De deskundige psychiater M.D. van Ekeren, voornoemd, heeft ter terechtzitting van 23 november 2010 nog omtrent de persoon van verdachte verklaard:
Bij verdachte is géén sprake van een persoonlijkheidsstoornis. Verdachte is tot het delict gekomen omdat hij geen uitweg zag voor zijn problemen en hij zijn vrouw niet alleen (met schulden) wilde achterlaten. Verdachte is, gelet op zijn stoornis, nu met name voor zichzelf een gevaar en niet voor anderen. Bij herstel van een depressie speelt gebruik van medicatie een grote rol. De meeste depressies kunnen binnen een relatief kort tijdsbestek behandeld worden. Daarom wordt niet de maatregel van terbeschikkingstelling geadviseerd. Sinds de detentie is verdachte behandeld met medicatie en als gevolg van die behandeling is de depressie van verdachte nu al minder ernstig geworden. De depressie van verdachte is, ook rekening houdend met rouw- en traumaverwerking, in een psychiatrisch ziekenhuis goed te behandelen binnen een jaar. Daarom wordt een plaatsing in een psychiatrisch ziekenhuis geadviseerd. De behandeling van verdachte kan zo nodig daarna een vervolg krijgen in het kader van de Wet BOPZ of begeleiding in het kader van de GGZ, waarbij gedacht kan worden aan een begeleide woonvorm.
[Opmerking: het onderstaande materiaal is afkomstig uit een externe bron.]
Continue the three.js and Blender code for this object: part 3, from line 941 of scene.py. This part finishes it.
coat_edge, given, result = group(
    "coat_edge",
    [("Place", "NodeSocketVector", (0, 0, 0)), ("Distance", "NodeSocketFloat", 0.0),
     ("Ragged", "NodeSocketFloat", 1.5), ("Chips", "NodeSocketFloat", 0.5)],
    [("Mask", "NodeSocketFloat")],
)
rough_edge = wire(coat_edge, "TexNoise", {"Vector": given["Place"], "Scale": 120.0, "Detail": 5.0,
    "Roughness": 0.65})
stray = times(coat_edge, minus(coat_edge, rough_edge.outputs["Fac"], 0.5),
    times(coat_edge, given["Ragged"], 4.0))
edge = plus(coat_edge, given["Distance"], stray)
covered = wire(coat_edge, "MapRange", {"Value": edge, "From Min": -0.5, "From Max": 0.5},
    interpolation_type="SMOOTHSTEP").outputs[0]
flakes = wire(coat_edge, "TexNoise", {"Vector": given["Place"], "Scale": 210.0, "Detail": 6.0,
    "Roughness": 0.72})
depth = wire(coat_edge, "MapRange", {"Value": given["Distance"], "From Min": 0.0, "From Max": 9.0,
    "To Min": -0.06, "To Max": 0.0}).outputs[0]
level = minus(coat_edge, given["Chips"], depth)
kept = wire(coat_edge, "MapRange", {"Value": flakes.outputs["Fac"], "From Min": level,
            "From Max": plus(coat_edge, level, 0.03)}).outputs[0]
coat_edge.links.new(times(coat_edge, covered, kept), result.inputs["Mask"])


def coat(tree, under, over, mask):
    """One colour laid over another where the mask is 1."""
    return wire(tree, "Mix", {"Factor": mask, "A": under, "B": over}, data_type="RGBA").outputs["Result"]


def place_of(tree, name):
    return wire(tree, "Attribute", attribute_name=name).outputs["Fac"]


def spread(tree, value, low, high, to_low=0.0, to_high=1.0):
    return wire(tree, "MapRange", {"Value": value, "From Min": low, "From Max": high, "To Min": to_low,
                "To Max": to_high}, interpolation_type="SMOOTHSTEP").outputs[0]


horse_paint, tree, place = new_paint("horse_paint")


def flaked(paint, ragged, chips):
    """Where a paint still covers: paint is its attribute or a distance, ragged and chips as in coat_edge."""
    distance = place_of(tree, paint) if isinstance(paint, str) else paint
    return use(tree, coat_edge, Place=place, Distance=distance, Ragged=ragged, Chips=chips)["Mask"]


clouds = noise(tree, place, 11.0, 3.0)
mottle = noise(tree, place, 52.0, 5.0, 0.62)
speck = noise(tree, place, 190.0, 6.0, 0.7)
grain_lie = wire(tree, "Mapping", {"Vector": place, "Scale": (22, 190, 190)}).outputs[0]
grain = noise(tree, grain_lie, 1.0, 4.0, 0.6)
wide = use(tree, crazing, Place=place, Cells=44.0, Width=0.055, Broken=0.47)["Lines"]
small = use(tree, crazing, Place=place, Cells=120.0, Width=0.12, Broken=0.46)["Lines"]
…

Een en ander brengt de rechtbank tot de volgende overwegingen.
Het is in de ogen van de rechtbank ontegenzeggelijk waar dat verdachte jegens een ander het meest ernstige feit heeft begaan. De omstandigheden waaronder verdachte dit feit heeft kunnen begaan, zijn echter, zoals door de deskundige ter zitting uiteengezet, dusdanig specifiek, dat de kans dat deze omstandigheden zich weer voor zullen doen en verdachte dan wederom een ernstig feit zal plegen, gering moet worden geacht. Daarbij mag niet vergeten worden dat de omgeving van verdachte nu ook meer oplettend zal zijn op hem en de (geestelijke) toestand waarin hij zich bevindt en dat daarom aangenomen mag worden dat, in het voorkomende geval, er eerder en doortastender gereageerd zal worden op een eventueel psychisch afglijden van verdachte.
Nu verdachte met name nog een gevaar voor zichzelf vormt en niet voor anderen, dient hierop de maatregel afgestemd te zijn. Verdachte verschilt hiermee van hen bij wie terbeschikkingstelling een passende maatregel is.
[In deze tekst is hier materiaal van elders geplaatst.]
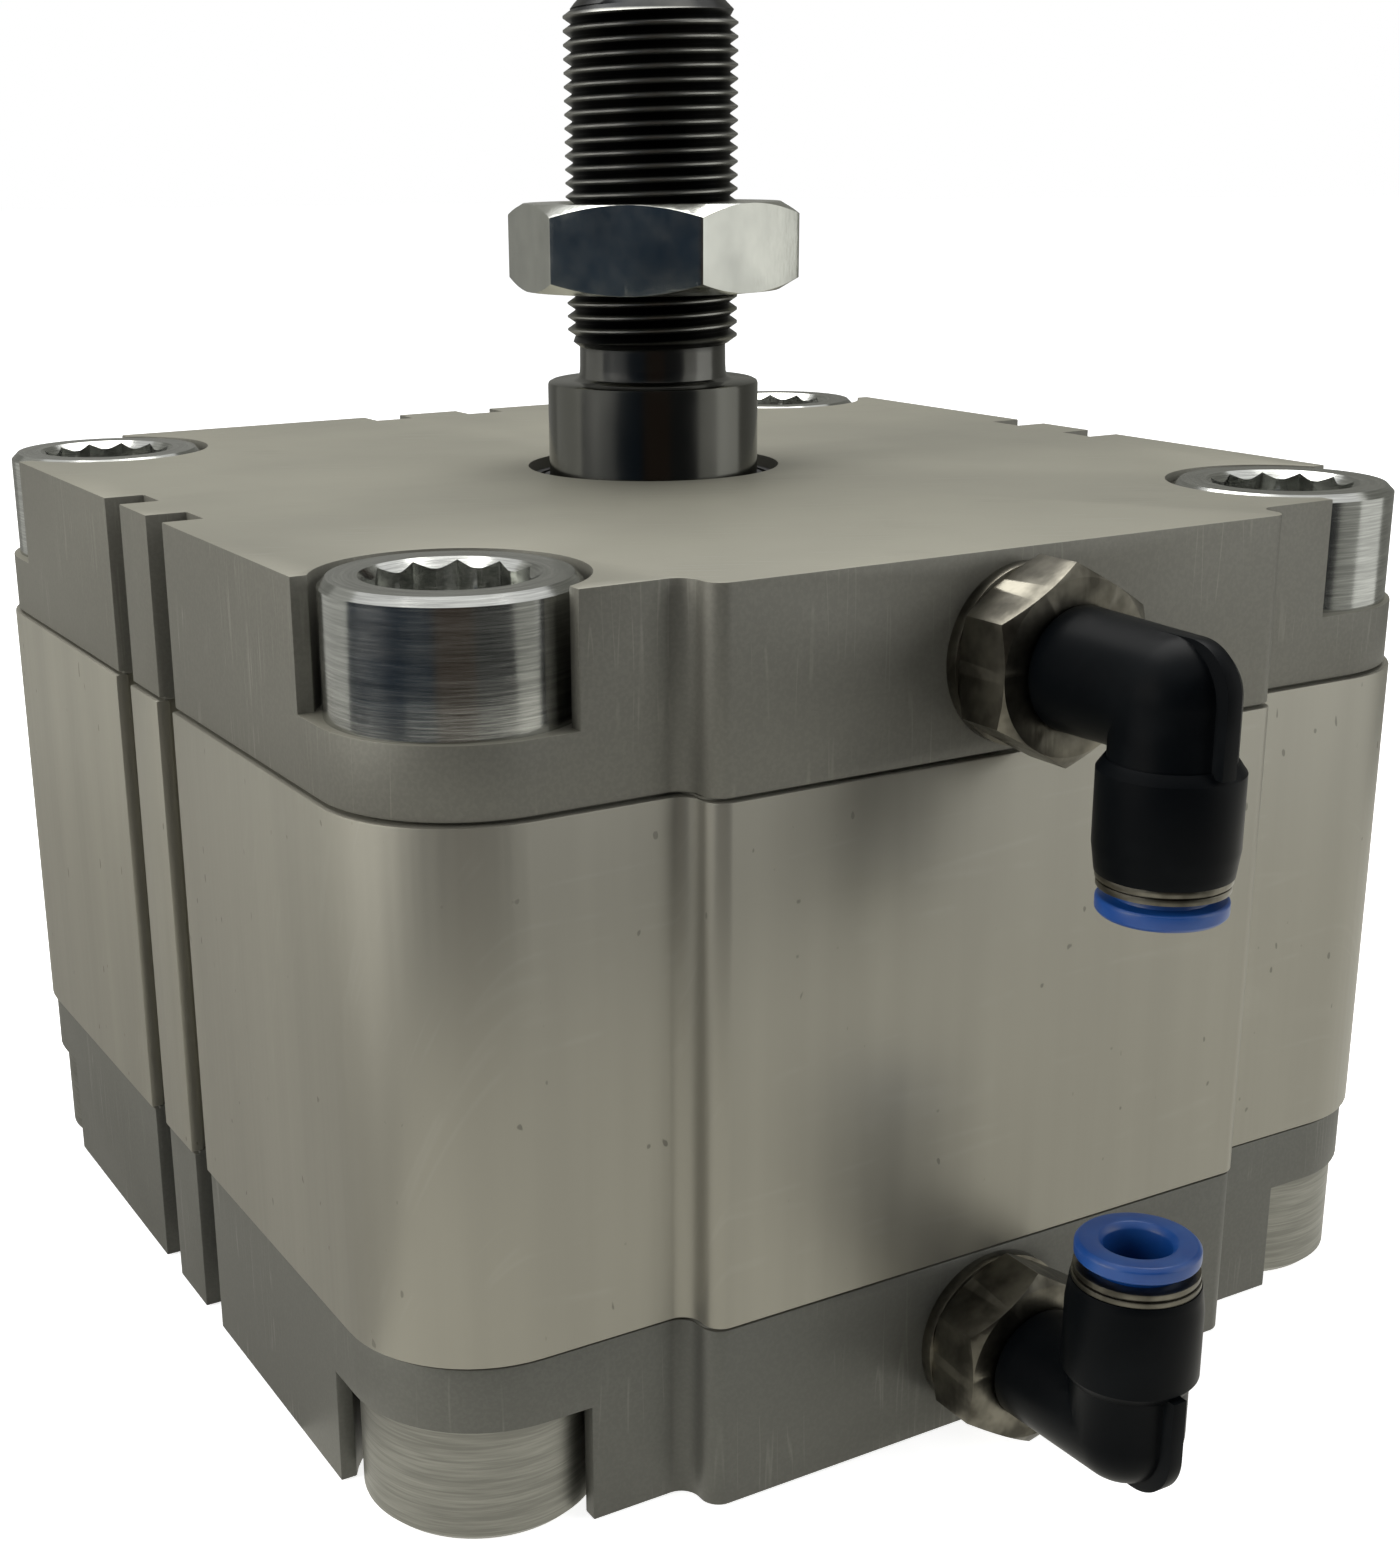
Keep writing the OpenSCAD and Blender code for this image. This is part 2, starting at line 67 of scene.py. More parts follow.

Gegeven het gevaar dat verdachte voor zichzelf vormt en, om dit gevaar af te laten nemen, gegeven de noodzaak tot behandeling, is de rechtbank van oordeel – mede gelet op het bestaan van de mogelijkheid tot verdere behandeling van verdachte in het kader van de Wet BOPZ
en/of begeleiding in het kader van de GGZ – dat plaatsing in een psychiatrisch ziekenhuis in het onderhavige geval de meest aangewezen en passende maatregel voor verdachte is.
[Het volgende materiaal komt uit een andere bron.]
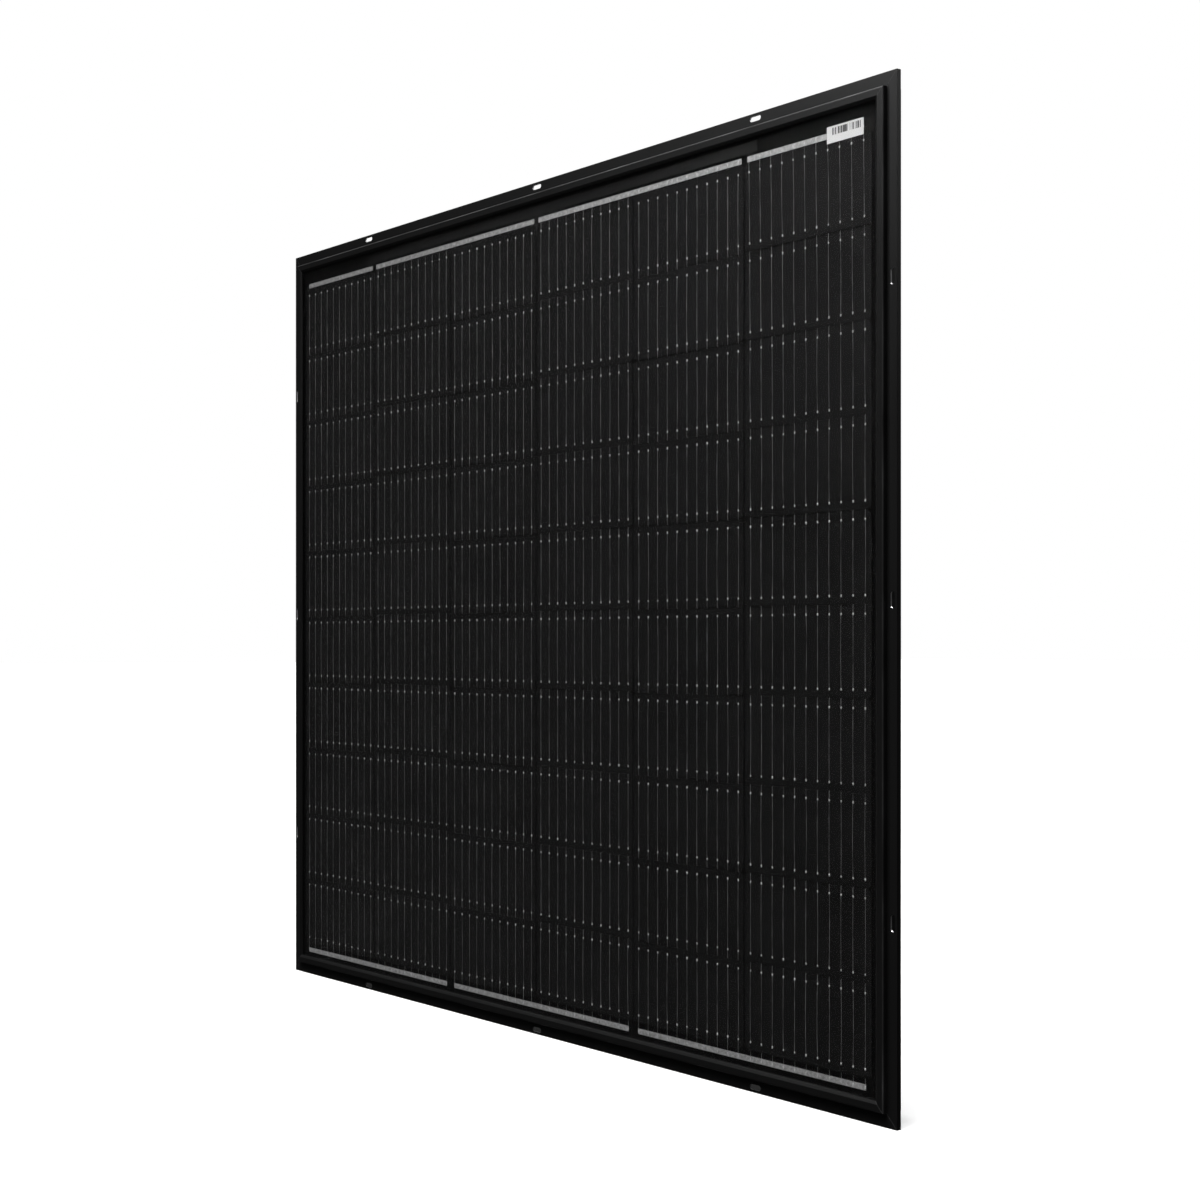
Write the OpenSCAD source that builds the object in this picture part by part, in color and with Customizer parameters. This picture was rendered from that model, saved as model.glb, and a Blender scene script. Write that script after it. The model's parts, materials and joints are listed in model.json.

De rechtbank zal dan ook de maatregel van plaatsing in een psychiatrisch ziekenhuis gelasten voor de duur van één jaar.
6 De wettelijke voorschriften
De beslissing berust op de artikelen 37 en 289 van het Wetboek van Strafrecht, zoals deze artikelen luidden ten tijde van het bewezenverklaarde.
7 De beslissing
De rechtbank:
Bewezenverklaring
- verklaart het tenlastegelegde bewezen, zodanig als hierboven onder 3.4 is omschreven;
Strafbaarheid
- verklaart dat het bewezen verklaarde het strafbare feit oplevert zoals hierboven onder 4.1 is omschreven;
- verklaart verdachte daarvoor niet strafbaar;
- ontslaat de verdachte van alle rechtsvervolging;
Maatregel
- gelast de plaatsing van verdachte in een psychiatrisch ziekenhuis voor de termijn van één jaar.
Dit vonnis is gewezen door mr. M.J.M. Goessen, voorzitter, mr. C.M.W. Nobis en mr. M.B. Bax, rechters, in tegenwoordigheid van C.S.G.M. Wouters-Debougnoux, griffier, en is uitgesproken ter openbare zitting op 7 december 2010.